America Is on a Lumber Binge

Source: The Wall Street Journal

Lumber futures are up more than 85% since April 1

Gold is climbing toward a record high, oil futures went from minus $40 a barrel to $40 in a month and a half, but the hottest commodity in the U.S. these days is wood.

Prices for forest products like lumber and plywood have soared because of booming demand from home builders making up for lost time, a DIY explosion sparked by stay-at-home orders and a race among restaurants and bars to install outdoor seating areas.

Random Length Lumber Futures Price

Lumber futures are up more than 85% since April 1. Lumber for July delivery settled Thursday at $499 per thousand board feet while the more heavily traded September futures ended at $481.90. Both are above the pre-pandemic high of $463.00, set during the hottest home-building market since 2006. Lumber futures seldom trade above $450.

The gains have lifted shares of mill owners West Fraser Timber Co. and Weyerhaeuser Co., which have outbounced the broader market from its bottom in late March. At that time, the coronavirus shutdown slowed home construction and sales, wood prices sank and mills were curtailing production.

“A lot of saw mills closed up shop and moved into doing maintenance and repairs, figuring demand would drop with people losing their jobs and watching their spending,” said Leroy Ball, chief executive of Pittsburgh’s Koppers Holdings Inc., which makes chemicals used to treat wood for decks, fences and utility poles. “What happened was just the opposite.”

Lumber and plywood started flying off shelves.

“People didn’t go on vacation,” said Leiby Wieder, who manages Tri-State Lumber in Brooklyn, N.Y.’s Greenpoint neighborhood. “They stayed home and built decks, they built fences, they built pergolas. Anything and everything.”

Harvard University’s closely followed forecast of home-renovation spending predicted a slowdown in a market that for years has been a bright spot in the economy. But the model couldn’t have predicted a pandemic that kept Americans at home for months. Mill orders backed up.

Lumber Products have Outperformed the Broader Market

“Demand from our home-center customers at Home Depot, Lowe’s, and Menards has been as strong as we’ve ever seen, and we can barely keep up,” PotlatchDeltic Corp. Chief Executive Michael Covey told investors in June. The Spokane, Wash., company’s stud mills in Minnesota and Michigan were particularly stressed, he said.

In most states, home construction was deemed essential and allowed to continue throughout the shutdown. Work slowed due to social-distancing rules and delayed permits and inspections. But by May construction was booming again. Historically low mortgage rates enticed buyers. Lockdown-weary city dwellers sought suburban living and big landlord companies built houses expressly to rent.

Mills ramped back up and the logjam in the supply chain moved from white wood, which is fresh cut from timber, to so-called green wood, which is treated to last outdoors on patios and along railroads.

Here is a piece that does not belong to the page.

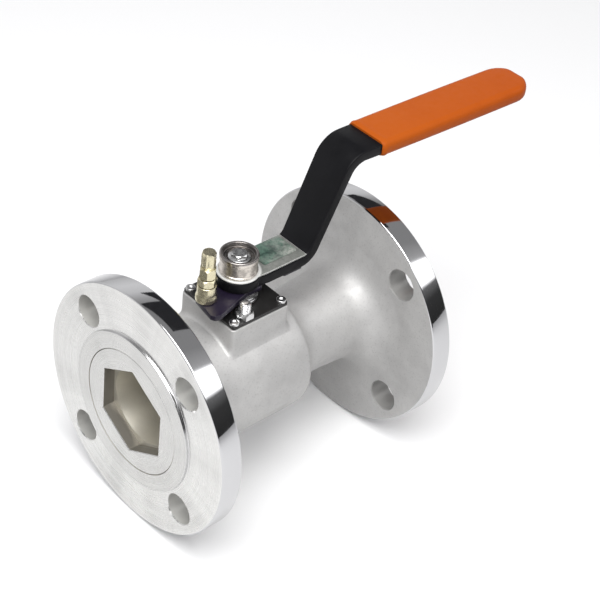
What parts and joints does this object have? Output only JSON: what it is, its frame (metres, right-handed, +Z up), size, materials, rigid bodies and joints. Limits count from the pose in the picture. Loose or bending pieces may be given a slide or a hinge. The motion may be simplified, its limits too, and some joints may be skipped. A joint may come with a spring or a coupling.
{
  "type": "flanged ball valve",
  "caption": "Flanged hand-lever ball valve with a screwed-in end piece; a quarter turn of the cranked lever turns the ball across the bore.",
  "frame": {"origin": "centre of the footprint, on the surface that the two flange rims stand on", "axes": "+X along the pipe axis and the open lever, away from the screwed-in end; +Z up the stem; +Y to the left, seen from the screwed-in end"},
  "size_m": [0.2924, 0.1524, 0.2018],
  "materials": {
    "cast_steel": "blasted stainless casting, matt, with turned flange faces and rims",
    "turned_steel": "bright turned",
    "stem_steel": "turned",
    "ball_steel": "polished",
    "ptfe": "waxy white",
    "o_ring_rubber": "matt black",
    "bright_zinc": "bright zinc plate",
    "yellow_zinc": "pale yellow zinc plate",
    "hub_steel": "turned, darkened",
    "black_plate": "black oxide, slightly purple",
    "black_lever": "satin black paint",
    "green_label": "blank teal label, worn",
    "orange_vinyl": "dipped vinyl, satin"
  },
  "bodies": {
    "housing": {"body": "cast_steel", "body_insert": "turned_steel", "body_seal": "ptfe", "insert_o_ring": "o_ring_rubber", "seat_front": "ptfe", "seat_rear": "ptfe", "thrust_washer": "ptfe", "packing_ring_lower": "ptfe", "packing_ring_middle": "ptfe", "packing_ring_upper": "ptfe", "packing_follower": "bright_zinc", "gland_plate": "black_plate", "gland_screw_front_left": "bright_zinc", "gland_screw_front_right": "bright_zinc", "gland_screw_rear_left": "bright_zinc", "gland_screw_rear_right": "bright_zinc", "stop_stud": "bright_zinc", "stop_stud_nut": "bright_zinc"},
    "lever_assembly": {"stem": "stem_steel", "spring_washer": "bright_zinc", "stem_nut": "bright_zinc", "stop_plate": "black_plate", "lock_bolt": "yellow_zinc", "lock_nut_upper": "yellow_zinc", "lock_nut_lower": "yellow_zinc", "lock_bolt_spacer": "yellow_zinc", "lever": "black_lever", "trim_plate": "bright_zinc", "lever_label": "green_label", "lever_hub": "hub_steel", "lever_bolt": "bright_zinc", "grip_sleeve": "orange_vinyl"},
    "ball_body": {"ball": "ball_steel"}
  },
  "joints": [
    {"name": "lever_turn", "type": "hinge", "parent": "housing", "child": "lever_assembly", "pos_m": [-0.07425, 0, 0.0762], "axis": [0, 0, 1], "range_deg": [-90, 0]},
    {"name": "ball_turn", "type": "hinge", "parent": "housing", "child": "ball_body", "pos_m": [-0.07425, 0, 0.0762], "axis": [0, 0, 1], "range_deg": [-90, 0]}
  ],
  "couplings": [
    {"joint": "ball_turn", "follows": "lever_turn", "ratio": 1}
  ]
}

Tri-State in Brooklyn has placed orders for five shipments of treated lumber and not yet been given a delivery date or even prices. Besides the neighborhood construction boom resuming and all the decks and pergolas being built, dozens of nearby bars, restaurants and cafes have been slapping together outdoor seating in bids for survival.

Indoor dining is still forbidden in New York City, but outdoor service is allowed. Some places have built decks. Others encircled street parking with plywood planters. Georgia-Pacific stamps abound. Oak & Iron, a dim watering hole near Tri-State’s mural-covered warehouse, built wooden booths.

With no idea when he will receive more treated lumber, Mr. Wieder has been suggesting to the deck-building bartenders that they use untreated lumber and hope they won’t need their al fresco arrangements long. He expects that it will be October before all the pent-up demand is satisfied.

Mr. Ball said Koppers and its competitors in chemicals are the pinch point now that mills are sawing again. Orders from some of its largest customers are up as much as 40% year over year. Historically a really good year would see orders rise 6% or 7%.

“Who could predict that?” he said. “We’re scrambling and trying to figure out how much is the short-term bump and how much will be sustainable over the long term.”